> **Data supplied**:
+-------+

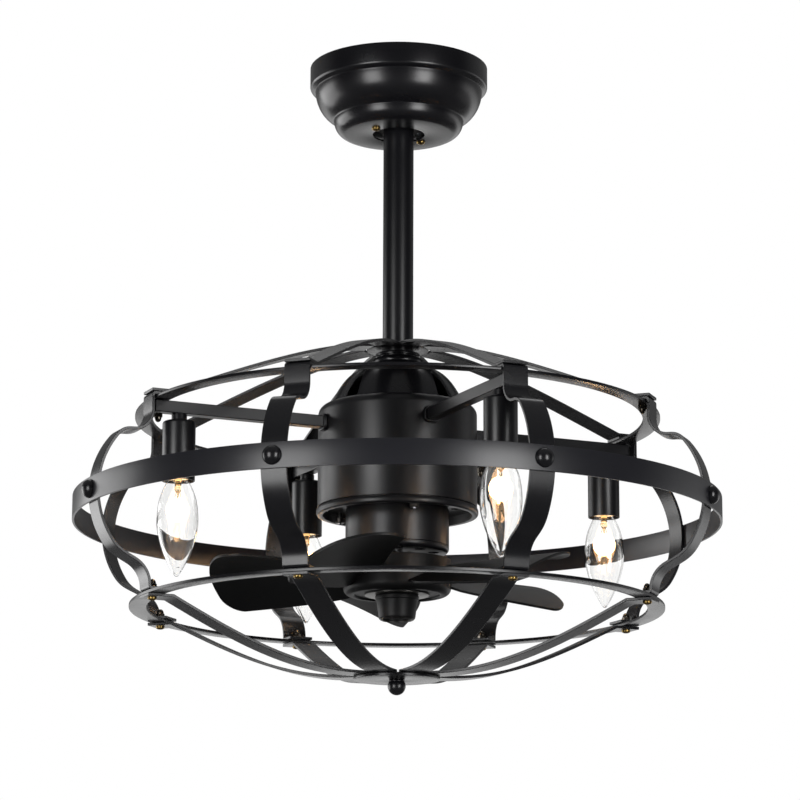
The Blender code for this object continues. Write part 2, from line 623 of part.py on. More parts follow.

+-------+

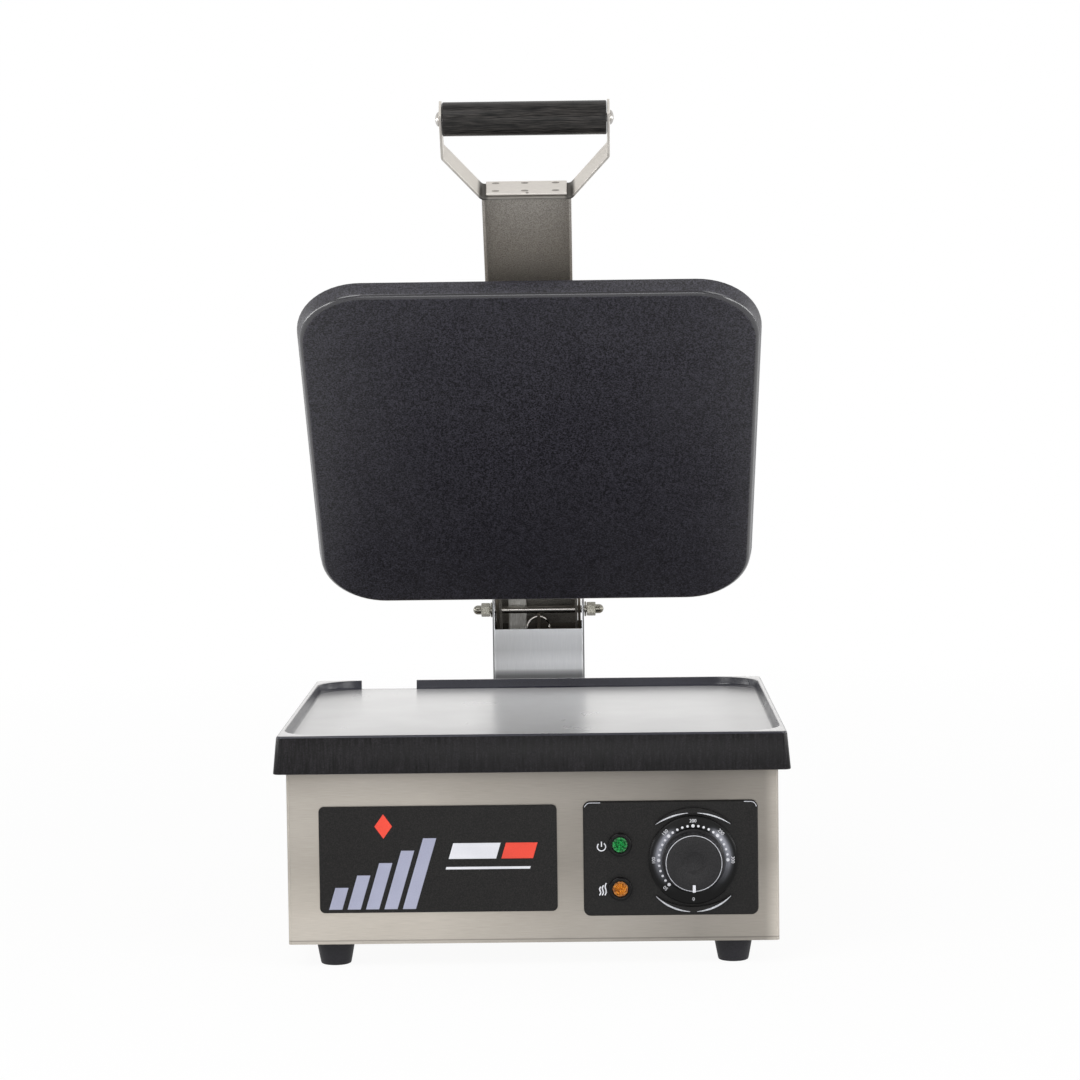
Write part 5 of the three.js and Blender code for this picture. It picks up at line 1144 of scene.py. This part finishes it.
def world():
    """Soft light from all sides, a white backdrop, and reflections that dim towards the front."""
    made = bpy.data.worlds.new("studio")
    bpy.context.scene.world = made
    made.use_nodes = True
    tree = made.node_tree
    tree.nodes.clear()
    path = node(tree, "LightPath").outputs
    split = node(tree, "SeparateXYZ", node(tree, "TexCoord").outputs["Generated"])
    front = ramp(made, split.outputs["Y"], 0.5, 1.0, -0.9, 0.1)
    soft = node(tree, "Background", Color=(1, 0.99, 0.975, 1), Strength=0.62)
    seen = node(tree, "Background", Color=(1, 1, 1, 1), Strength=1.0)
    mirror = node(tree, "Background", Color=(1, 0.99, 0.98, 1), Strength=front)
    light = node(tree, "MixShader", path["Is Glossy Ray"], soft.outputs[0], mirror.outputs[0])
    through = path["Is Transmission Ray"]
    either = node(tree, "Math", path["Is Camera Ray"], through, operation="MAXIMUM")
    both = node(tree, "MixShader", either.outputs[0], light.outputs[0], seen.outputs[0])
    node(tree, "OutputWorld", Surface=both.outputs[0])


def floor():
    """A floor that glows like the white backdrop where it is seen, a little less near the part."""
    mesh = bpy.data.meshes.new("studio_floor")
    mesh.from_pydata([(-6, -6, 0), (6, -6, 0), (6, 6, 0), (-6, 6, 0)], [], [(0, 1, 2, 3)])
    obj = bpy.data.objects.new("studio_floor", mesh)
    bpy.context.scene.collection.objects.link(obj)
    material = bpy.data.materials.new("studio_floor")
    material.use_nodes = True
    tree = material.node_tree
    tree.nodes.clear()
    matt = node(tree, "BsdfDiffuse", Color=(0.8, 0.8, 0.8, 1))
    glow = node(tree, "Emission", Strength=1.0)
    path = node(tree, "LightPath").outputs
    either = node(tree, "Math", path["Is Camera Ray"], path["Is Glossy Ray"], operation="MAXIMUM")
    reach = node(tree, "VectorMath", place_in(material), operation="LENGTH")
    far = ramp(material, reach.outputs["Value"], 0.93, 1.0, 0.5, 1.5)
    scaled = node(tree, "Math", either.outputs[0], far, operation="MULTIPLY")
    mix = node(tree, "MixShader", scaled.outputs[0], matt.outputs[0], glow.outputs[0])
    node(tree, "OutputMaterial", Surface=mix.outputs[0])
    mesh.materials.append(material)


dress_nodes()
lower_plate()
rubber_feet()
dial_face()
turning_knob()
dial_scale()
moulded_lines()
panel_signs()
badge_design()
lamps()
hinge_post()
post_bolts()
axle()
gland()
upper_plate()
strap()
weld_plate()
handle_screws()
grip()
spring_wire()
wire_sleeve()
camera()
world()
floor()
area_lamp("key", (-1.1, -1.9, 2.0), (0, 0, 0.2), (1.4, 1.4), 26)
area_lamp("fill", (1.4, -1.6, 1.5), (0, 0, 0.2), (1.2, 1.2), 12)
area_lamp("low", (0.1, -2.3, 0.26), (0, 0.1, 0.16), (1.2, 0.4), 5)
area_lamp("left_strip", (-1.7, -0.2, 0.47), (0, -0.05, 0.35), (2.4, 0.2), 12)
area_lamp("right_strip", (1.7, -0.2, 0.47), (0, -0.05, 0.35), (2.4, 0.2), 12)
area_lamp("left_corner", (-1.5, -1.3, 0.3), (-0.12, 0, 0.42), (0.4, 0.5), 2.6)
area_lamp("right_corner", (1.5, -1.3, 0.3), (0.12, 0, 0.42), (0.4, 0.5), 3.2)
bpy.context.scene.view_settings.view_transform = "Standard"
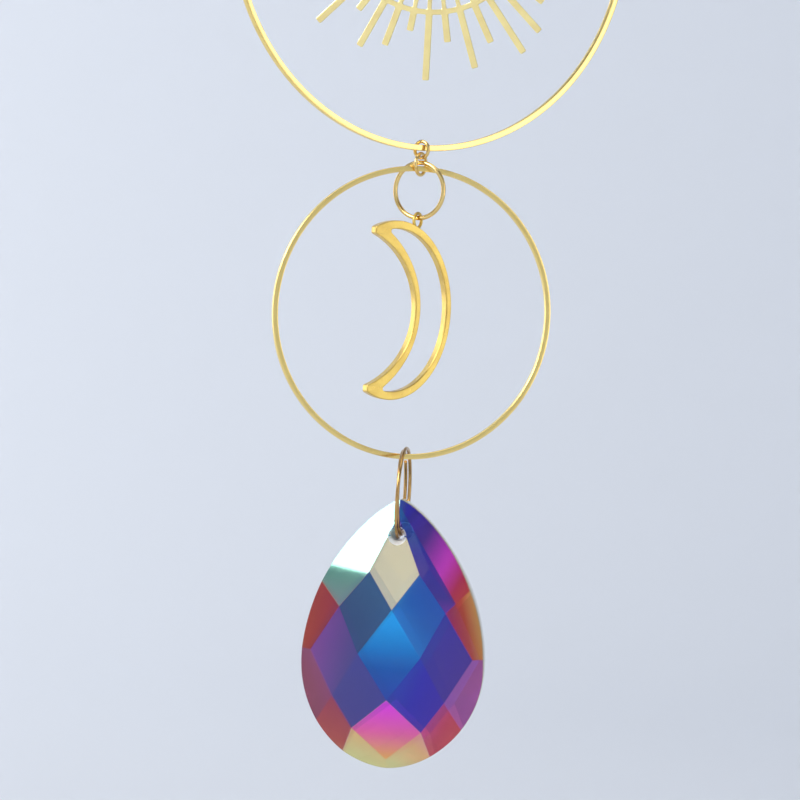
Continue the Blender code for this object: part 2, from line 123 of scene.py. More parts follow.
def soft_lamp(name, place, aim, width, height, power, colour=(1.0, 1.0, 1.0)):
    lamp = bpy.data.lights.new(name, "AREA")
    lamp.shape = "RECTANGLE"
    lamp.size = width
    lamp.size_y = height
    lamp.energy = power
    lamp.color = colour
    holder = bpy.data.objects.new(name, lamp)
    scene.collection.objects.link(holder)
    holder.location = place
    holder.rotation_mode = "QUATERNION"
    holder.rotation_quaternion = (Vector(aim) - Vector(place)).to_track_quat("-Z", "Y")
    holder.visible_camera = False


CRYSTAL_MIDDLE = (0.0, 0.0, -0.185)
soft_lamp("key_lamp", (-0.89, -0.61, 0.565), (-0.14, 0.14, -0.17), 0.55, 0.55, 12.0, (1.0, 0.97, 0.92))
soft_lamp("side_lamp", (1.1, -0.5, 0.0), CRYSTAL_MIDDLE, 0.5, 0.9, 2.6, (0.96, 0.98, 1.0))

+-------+

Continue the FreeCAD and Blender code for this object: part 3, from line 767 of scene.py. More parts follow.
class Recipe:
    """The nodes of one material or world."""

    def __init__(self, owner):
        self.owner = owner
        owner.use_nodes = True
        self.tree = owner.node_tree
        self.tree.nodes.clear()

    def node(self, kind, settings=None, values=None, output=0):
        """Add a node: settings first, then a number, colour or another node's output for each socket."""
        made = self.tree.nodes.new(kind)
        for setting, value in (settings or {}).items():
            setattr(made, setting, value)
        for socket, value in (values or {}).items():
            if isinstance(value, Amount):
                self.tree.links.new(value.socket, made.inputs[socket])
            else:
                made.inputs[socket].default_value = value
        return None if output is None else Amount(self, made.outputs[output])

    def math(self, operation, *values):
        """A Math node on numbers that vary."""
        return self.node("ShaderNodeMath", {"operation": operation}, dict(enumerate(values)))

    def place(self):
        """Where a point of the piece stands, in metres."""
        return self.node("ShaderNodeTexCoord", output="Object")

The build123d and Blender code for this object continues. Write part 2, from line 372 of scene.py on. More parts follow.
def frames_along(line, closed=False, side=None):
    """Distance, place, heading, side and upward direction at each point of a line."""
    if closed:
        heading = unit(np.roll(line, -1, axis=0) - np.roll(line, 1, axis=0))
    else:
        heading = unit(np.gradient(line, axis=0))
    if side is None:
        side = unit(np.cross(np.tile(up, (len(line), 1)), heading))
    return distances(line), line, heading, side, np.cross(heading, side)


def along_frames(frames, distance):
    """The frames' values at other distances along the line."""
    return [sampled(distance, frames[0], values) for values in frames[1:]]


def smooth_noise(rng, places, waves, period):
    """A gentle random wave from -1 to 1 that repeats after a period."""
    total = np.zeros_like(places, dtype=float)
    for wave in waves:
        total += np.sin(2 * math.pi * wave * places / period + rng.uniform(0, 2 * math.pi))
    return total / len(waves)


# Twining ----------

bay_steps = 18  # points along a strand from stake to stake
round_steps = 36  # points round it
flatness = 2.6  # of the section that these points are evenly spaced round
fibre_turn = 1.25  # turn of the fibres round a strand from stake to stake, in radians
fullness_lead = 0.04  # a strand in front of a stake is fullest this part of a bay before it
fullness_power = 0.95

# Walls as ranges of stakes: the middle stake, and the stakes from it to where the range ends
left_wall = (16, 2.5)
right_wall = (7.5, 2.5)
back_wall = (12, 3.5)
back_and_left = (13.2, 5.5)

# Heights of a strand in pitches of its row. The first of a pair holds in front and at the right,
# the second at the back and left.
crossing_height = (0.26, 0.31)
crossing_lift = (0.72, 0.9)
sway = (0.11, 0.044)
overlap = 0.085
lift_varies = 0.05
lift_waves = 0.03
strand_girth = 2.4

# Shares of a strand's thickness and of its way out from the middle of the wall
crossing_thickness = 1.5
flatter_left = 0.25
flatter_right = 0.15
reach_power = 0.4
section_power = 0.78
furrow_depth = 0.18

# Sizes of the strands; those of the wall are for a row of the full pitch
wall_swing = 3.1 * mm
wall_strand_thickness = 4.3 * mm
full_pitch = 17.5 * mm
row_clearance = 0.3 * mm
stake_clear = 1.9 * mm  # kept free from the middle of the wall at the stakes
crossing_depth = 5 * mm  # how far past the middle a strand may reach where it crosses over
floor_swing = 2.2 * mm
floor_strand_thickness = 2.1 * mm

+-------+

> **Problem statement**: Find how many lines in the material hold the word "continues" and state that number alone.

> **Written solution**: 2